Même si les idées de son parti sont très proches de celles du RN, il y a des différences à faire valoir, qui, par le jeu des alliances avant même le second tour, se retrouvent diluées.

Vous suivez depuis quelques années le maire LR de Cannes et fondateur du mouvement libéral Nouvelle Énergie David Lisnard. Il s’est opposé à l’accord passé entre Éric Ciotti et le RN et a appelé à un « renouveau ». Peut-il parvenir à créer un espace entre le bloc central macroniste et le RN renforcé par l’arrivée d’Éric Ciotti et d’élus LR ?

Il ne dispose pas d’un capital politique et médiatique suffisant pour briser en deux semaines l’étau du bloc central (maintenant remplacé par la gauche) et du RN qui existe depuis 7 ans.
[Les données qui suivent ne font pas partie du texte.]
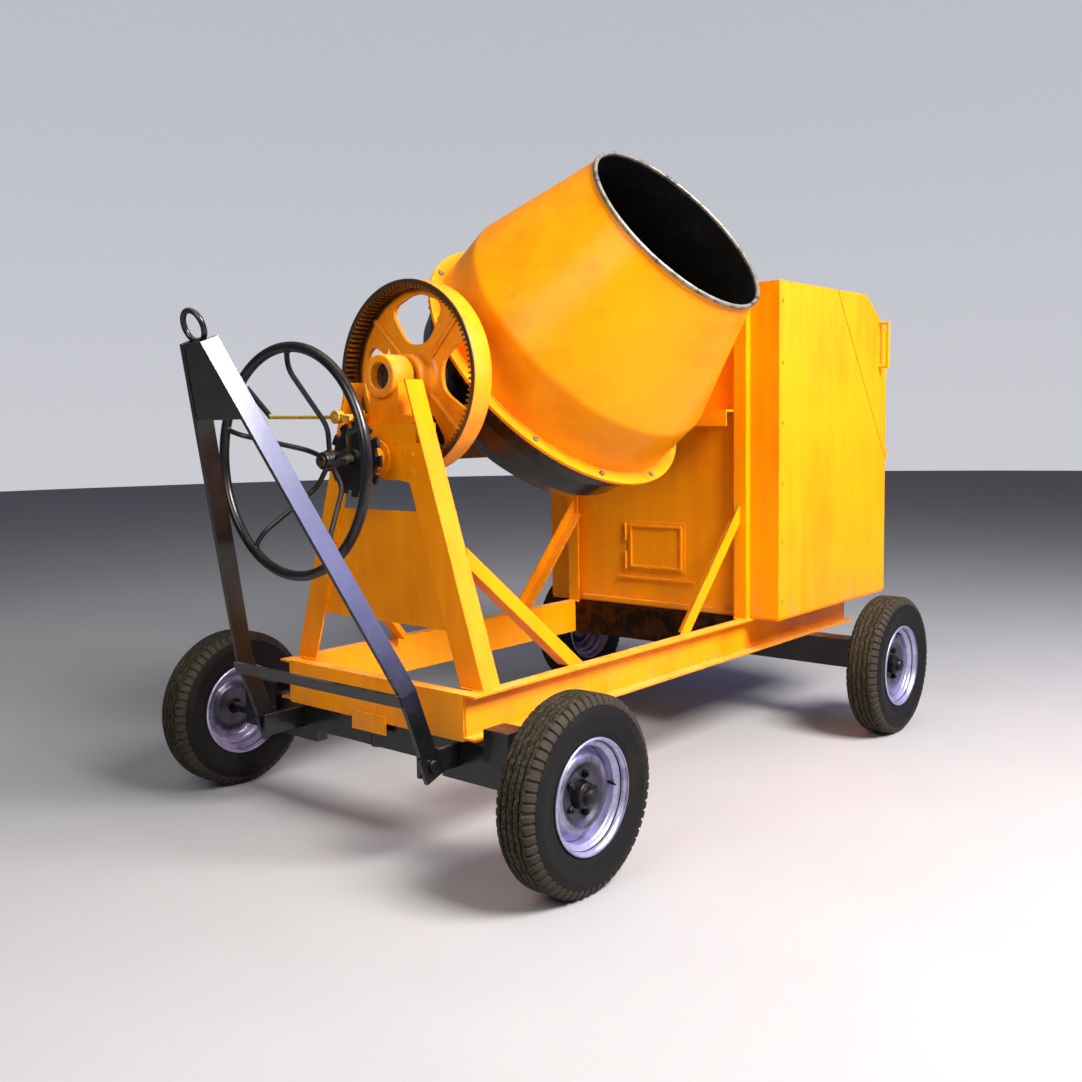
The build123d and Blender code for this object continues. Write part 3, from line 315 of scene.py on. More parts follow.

Et dans le contexte de délai très court entre l’annonce de la dissolution de l’Assemblée nationale et la date limite de dépôt de candidatures pour les élections législatives, avec en parallèle l’alliance LR-RN, il faut également savoir se positionner par rapport aux Républicains.

Jusqu’à hier, on ne savait pas ce qui allait advenir du parti, si David Lisnard pouvait ou non y associer les candidats de Nouvelle Énergie. Valider les candidats à l’investiture demande un certain temps et un travail titanesque, d’autant que le parti est présent dans presque toute la France. Par ailleurs, imposer sa ligne en ce moment me paraît extrêmement complexe, car toutes les lignes sont brouillées et les accords d’appareils priment.

Il y aura, a priori, des candidats avec la double investiture LR-Nouvelle Énergie et d’autres qui porteront seulement l’étiquette du mouvement de David Lisnard. Je constate chez ses militants beaucoup d’impatience, nombreux pensent que c’est le moment et qu’il doit se lancer.

Mais encore une fois, le contexte ne lui est pas favorable. S’il cherche trop à s’imposer en ce moment, il prend le risque de passer pour une personnalité peu crédible aux yeux d’une opinion publique qui ne le connaît pas, de passer pour l’énième diviseur et de se mettre à dos inutilement certains ténors de LR qui lui sont pourtant favorables.

Nous verrons ce qu’il va advenir de LR, mais il est certain que David Lisnard comme Laurent Wauquiez pousseront leurs pions dans les mois à venir.